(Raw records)

——————————

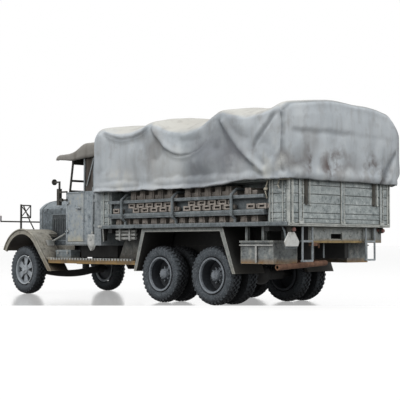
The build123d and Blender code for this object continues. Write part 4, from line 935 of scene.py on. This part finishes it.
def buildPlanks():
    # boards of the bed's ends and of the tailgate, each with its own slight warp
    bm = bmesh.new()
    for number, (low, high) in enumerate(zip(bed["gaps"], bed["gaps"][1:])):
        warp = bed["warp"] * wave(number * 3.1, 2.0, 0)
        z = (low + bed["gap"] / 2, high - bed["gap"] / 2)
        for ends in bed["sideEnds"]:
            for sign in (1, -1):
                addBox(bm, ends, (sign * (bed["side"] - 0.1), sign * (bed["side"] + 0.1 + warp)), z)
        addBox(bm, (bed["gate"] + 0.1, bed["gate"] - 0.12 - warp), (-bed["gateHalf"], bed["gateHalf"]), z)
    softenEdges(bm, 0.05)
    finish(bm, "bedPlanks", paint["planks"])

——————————

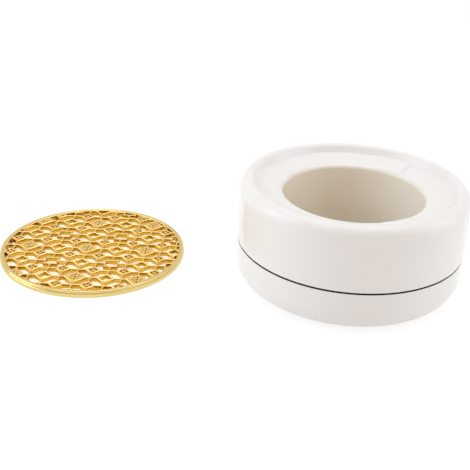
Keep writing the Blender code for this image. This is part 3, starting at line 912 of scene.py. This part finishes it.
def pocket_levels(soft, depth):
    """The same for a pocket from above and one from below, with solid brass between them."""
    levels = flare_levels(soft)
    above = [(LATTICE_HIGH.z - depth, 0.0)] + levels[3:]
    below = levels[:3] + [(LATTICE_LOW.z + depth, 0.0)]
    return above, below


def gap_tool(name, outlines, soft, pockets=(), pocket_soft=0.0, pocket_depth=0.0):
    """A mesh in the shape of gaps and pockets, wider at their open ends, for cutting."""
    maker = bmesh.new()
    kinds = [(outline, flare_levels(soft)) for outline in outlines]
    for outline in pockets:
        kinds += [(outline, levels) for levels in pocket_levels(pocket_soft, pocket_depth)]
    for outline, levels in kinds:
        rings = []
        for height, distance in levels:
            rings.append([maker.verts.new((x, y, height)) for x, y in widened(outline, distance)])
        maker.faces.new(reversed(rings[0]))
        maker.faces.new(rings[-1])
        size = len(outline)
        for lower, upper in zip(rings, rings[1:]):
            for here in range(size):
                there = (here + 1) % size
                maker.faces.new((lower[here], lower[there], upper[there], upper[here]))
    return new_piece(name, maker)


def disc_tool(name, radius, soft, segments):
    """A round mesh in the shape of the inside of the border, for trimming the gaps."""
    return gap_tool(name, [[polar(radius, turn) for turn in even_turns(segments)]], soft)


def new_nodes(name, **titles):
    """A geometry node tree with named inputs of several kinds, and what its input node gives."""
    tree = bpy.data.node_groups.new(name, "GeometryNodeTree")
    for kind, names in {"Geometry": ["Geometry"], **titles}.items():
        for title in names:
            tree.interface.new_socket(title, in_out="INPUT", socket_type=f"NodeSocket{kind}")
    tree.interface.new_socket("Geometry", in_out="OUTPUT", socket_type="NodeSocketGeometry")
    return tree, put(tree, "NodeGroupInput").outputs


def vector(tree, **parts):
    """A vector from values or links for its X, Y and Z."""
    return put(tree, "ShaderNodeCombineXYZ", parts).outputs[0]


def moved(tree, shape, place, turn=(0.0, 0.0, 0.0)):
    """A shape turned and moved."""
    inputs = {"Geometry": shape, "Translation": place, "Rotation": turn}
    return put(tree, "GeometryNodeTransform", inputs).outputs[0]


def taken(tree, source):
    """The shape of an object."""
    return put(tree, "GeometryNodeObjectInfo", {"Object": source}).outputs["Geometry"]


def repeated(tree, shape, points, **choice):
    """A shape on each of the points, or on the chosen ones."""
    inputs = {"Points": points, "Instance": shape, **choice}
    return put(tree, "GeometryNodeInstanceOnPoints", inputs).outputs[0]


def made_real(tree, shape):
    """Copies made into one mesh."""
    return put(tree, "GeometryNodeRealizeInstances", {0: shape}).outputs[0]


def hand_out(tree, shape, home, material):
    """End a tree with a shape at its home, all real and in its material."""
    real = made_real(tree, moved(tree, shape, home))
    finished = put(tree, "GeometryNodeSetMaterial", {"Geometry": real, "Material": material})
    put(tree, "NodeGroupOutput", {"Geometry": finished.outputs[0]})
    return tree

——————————

Task prompt: Transcribe, exactly and exclusively, the run of lines that opens with the line bearing "Keep writing the" and closes with the line bearing "return above, below".

Full response:
Keep writing the Blender code for this image. This is part 3, starting at line 912 of scene.py. This part finishes it.
def pocket_levels(soft, depth):
    """The same for a pocket from above and one from below, with solid brass between them."""
    levels = flare_levels(soft)
    above = [(LATTICE_HIGH.z - depth, 0.0)] + levels[3:]
    below = levels[:3] + [(LATTICE_LOW.z + depth, 0.0)]
    return above, below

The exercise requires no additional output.